Resonant sensor systems are microelectromechanical systems (“MEMS”) that can be used to measure the physical characteristics of a substance by detecting changes in resonant frequencies. Typically, resonant sensors utilize the ability of membranes to undergo physical deformation in response to external forces which cause vibrations or rhythmic motion. The membrane deformations are characterized by frequencies that are altered by the fluid medium surrounding the membrane, or by substances binding to the membrane that change the membrane's mass. By detecting frequencies in particular media or under particular conditions, resonant sensors are capable of generating signals that correspond to media or conditions (e.g., number or type of molecules in a solution) encountered by the resonant sensor.
In general, resonant sensor devices are capable of highly sensitive detection of changes in the physical characteristics of a fluid in contact with the sensor. However, resonant sensors are also highly sensitive to the presence of gas in a fluid, even if the gas is located relatively distant from the resonant surface of the resonant sensor device, because gases are compressible and, therefore, reduce the bulk fluid resistance to oscillations of the sensor surface. In most instances, gas is present in a sample or control fluid, or is trapped in areas of a fluid chamber where incomplete wetting of the surface occurs when fluid is introduced to the fluid chamber. Gas also can be formed in a sensor system as a vapor produced from heating a fluid, or by reducing the pressure of a fluid sample until the fluid transitions from a fluid state to a gas state. Furthermore, gas can nucleate to form bubbles or microbubbles (i.e., dimensions ≦400 μm) anywhere in the system, including locations upstream of the fluid chamber (e.g., sample or control fluid reservoirs, inlet connectors, inlet valves, and inlet ports) or on surfaces within the fluid chamber, including the surface of the resonant sensor device.

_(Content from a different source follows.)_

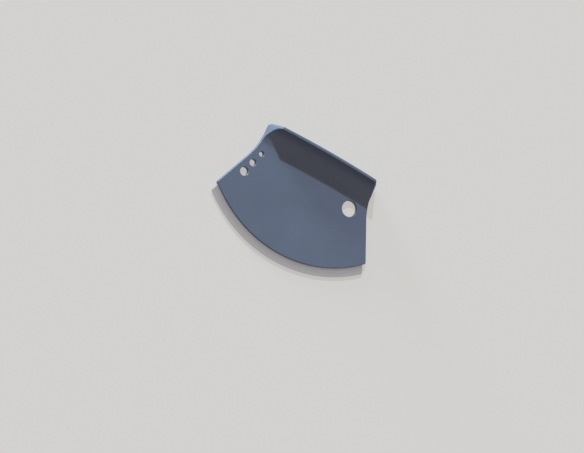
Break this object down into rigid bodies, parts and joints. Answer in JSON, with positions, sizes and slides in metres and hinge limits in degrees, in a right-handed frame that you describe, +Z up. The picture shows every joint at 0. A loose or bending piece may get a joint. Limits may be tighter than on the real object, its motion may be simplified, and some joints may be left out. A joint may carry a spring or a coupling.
{
  "type": "mezzaluna",
  "caption": "Herb-chopping mezzaluna: a curved steel blade moulded into a plastic handle with a palm rest, finger cove, herb stripping holes and a hanging hole.",
  "frame": {"origin": "on the flat rear face, under the middle of the overall outline", "axes": "+X along the blade towards the hanging hole, +Y from the cutting edge towards the palm rest, +Z up, out of the front face"},
  "size_m": [0.1516, 0.1037, 0.02],
  "materials": {
    "handle_plastic": "satin grey-blue moulding with a fine texture",
    "blade_steel": "brushed, with a finer ground bevel along the edge"
  },
  "bodies": {
    "root": {"handle": "handle_plastic", "blade": "blade_steel"}
  },
  "joints": []
}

Bubbles or undissolved gas present significant limitations on the detection sensitivity achieved with resonant sensor devices. For example, stable measurements have not been maintained for periods of time longer than a few minutes due to gas in resonant sensor systems (see, e.g., Pyun et al., (1998) Biosensors & Bioelec. 13: 839-845). The short durations of time provided by previous techniques did not allow for significant data to be obtained during an experiment. Moreover, signals were stable over frequency ranges of between fifty and several hundred Hz/MHz (see, e.g., Cowan et al., (1999) Anal. Chem. 71:3622-3626). Such detection instability has prevented the identification of small or moderate changes in the characteristics of a solution. Furthermore, small or medium-sized molecules in a fluid could not be detected but, rather, only the largest biomolecules could be detected by these systems.
A need therefore exists for systems and methods that reduce the effect of gas on the performance of resonant sensor systems.